Before you request a quote, do this quick check:
- Look for reviews on third-party sites (Google, Trustpilot). Don't just read the five-star ones. Read the two-star and three-star ones—those are usually the most honest.
- Check their business history. How long have they been in business? Who are their clients? A vendor that's been around for 10+ years is usually more stable than one that started last year.
- Ask for references. A legitimate vendor should be able to provide a couple of client names. If they hesitate, that's a red flag.
I learned this the hard way. In Q3 2024, we tested 4 vendors and found pricing variations of 40% for identical specifications. The cheapest vendor had glowing testimonials on their own website, but I found a Yelp review complaining about a massive delay. I went with the second-cheapest option instead. Turned out, the delay issue was real—the cheapest vendor had a pattern of overpromising on lead times.
Step 3: Calculate the Total Cost (Not Just the Price Per Unit)
This is where the magic happens. Or where the budget gets obliterated.
Everyone talks about price per unit. That's table stakes. What kills you is the stuff that isn't included in that number.
Here's a template I use to calculate TCO (Total Cost of Ownership) before comparing any vendor quotes:
| Cost Category | Vendor A ($4.50/box) | Vendor B ($5.20/box) |
| Unit price (1,000 boxes) | $4,500 | $5,200 |
| Shipping | $350 | $0 (free over $5k) |
| Setup/die/plate fees | $150 | $0 |
| Proofing/revision fees (2 rounds) | $75 | $0 (2 rounds included) |
| Rush fee (if needed) | $200 (15% surcharge) | $0 (7-day standard) |
| Total | $5,275 | $5,200 |
The $4.50 box ended up costing more than the $5.20 box. Plus, Vendor B included two rounds of proofs for free, which saved our design team a couple of hours.
I've seen this pattern many times. But when I say 'many,' I do not mean just a few—I mean consistently across 200+ orders. The cheapest unit price is often the most expensive TCO.
Step 4: Build an Approval Process for Your Team
This is the step most people skip. And it's the one that saves the most time.
We didn't have a formal approval chain for rush orders. Cost us when an unauthorized rush fee showed up on the invoice. The third time we ordered the wrong quantity, I finally created a verification checklist. Should have done it after the first time.
Here's what your approval process should look like:
- One person is responsible for ordering. Not "the team." One person.
- A second person reviews the quote before it goes out. Fresh eyes catch mistakes.
- A third person (optional) signs off on orders over a certain dollar amount (say, $2,500).

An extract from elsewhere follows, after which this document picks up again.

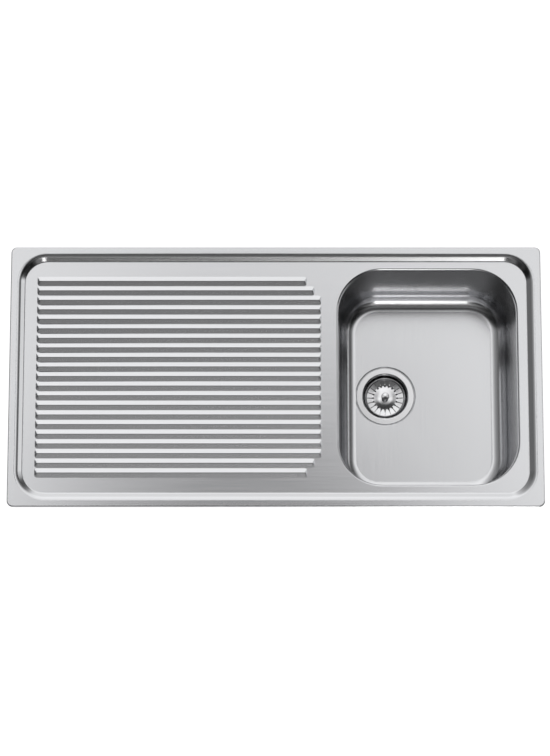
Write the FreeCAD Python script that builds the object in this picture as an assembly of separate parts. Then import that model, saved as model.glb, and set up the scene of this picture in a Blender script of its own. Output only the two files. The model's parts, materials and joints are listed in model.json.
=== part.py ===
"""Inset stainless steel kitchen sink with a ribbed drainboard, a deep bowl and a basket strainer waste.

Millimetres. X runs along the long side, towards the bowl. Y runs to the back. Z runs up.
The origin is the middle of the sink, on the worktop surface, where the rim's sealing strip rests.
"""
import FreeCAD, Part
import math
import os

Vector = FreeCAD.Vector
UP = Vector(0, 0, 1)

# Whole sink
SINK_LENGTH = 1000.0
SINK_WIDTH = 500.0
SINK_CORNER = 12.0
SHEET = 0.8

# Rim and the step down to the well
RIM_WIDTH = 16.5
RIM_TOP = 5.0
RIM_EDGE_ROUND = 2.0
LIP_BOTTOM = 0.5
STEP_RUN = 10.5
DECK_TOP = -2.0
WELL_CORNER = 53.0
STEP_BROW_ROUND = 14.0
STEP_FOOT_ROUND = 4.0

# Drainboard ribs
RIB_COUNT = 21
RIB_PITCH = 18.45
RIB_WIDTH = 18.25
RIB_HEIGHT = 4.6
RIB_END_RUN = 5.5
RIB_CORNER = 4.5
RIB_RIDGE_ROUND = 2.0
RIB_PLAN_SPARE = 0.02  # keeps the corner walls clear of the slopes' lower edges
RIB_LEFT_END = -450.0
RIB_RIGHT_END = 86.0
RIB_SECOND_STEP_BACK = 13.1
RIB_FIRST_STEP_BACK = 27.4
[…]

This sounds bureaucratic, but it's actually faster. When everyone knows their role, orders don't get stuck in email chains. Plus, it prevents the "I thought you ordered it" situation. You know the one.

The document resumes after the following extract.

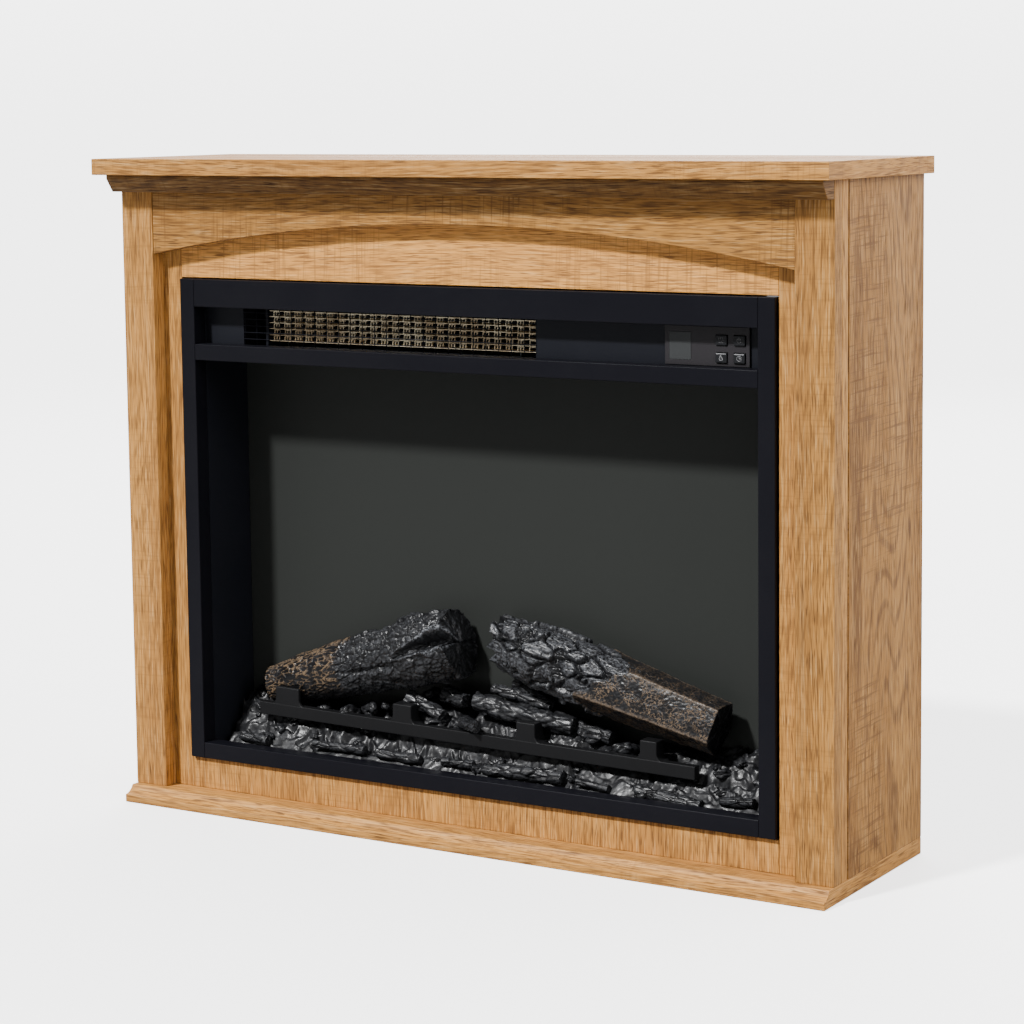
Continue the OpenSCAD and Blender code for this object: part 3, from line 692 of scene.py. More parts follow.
class TrimBars(Step, bpy.types.Operator):
    """Pressed trim bars: hollow covers with rounded front edges"""

    bl_idname = "fireplace.trim_bars"
    bl_label = "Trim bars"

    def build(self, context):
        wall = 1.5 * MM
        for name in ("trim_left", "trim_right", "trim_top", "trim_middle", "trim_bottom"):
            low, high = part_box(name)
            bm = bmesh.new()
            block(bm, low, high)
            back = next(face for face in bm.faces if face.normal.y > 0.9)
            rim = [edge for edge in bm.edges if edge not in back.edges[:]]
            round_edges(bm, rim, context.scene.metal.edge)
            back = max(bm.faces, key=lambda face: face.normal.y * face.calc_area())
            bmesh.ops.inset_region(bm, faces=[back], thickness=wall, use_even_offset=True)
            pushed = bmesh.ops.extrude_face_region(bm, geom=[back])
            bmesh.ops.delete(bm, geom=[back], context="FACES_ONLY")
            bmesh.ops.translate(bm, vec=(0, wall + low.y - high.y, 0), verts=vertices_of(pushed))
            soften(add_piece(name + "_cover", bm, "satin_black", [name]))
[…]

Step 5: Plan for the "Oh Crap" Scenario
Every procurement process has an emergency. It's not if it happens. It's when.
What happens if your regular vendor can't deliver on time? What if your order gets lost? What if you need a rush order for an unexpected trade show?
I keep a list of 3 backup vendors. Not because I use them often—usually once or twice a year. But when I need them, I need them fast. The last time our primary vendor had a machine breakdown, I had a quote from a backup in under 2 hours. We had boxes on the loading dock in 3 days.
Per FTC guidelines (ftc.gov), claims about delivery times must be substantiated. So when a vendor says "2-day turnaround," I ask for a written guarantee. If they can't provide it, they go to the backup list.
The Bottom Line
A $500 quote turned into $800 after shipping, setup, and revision fees. The $650 all-inclusive quote was actually cheaper. That's the reality of packaging procurement.
This checklist isn't perfect. It is, however, the result of about 5 years of managing these relationships. I've made every mistake on this list at least once. You don't have to.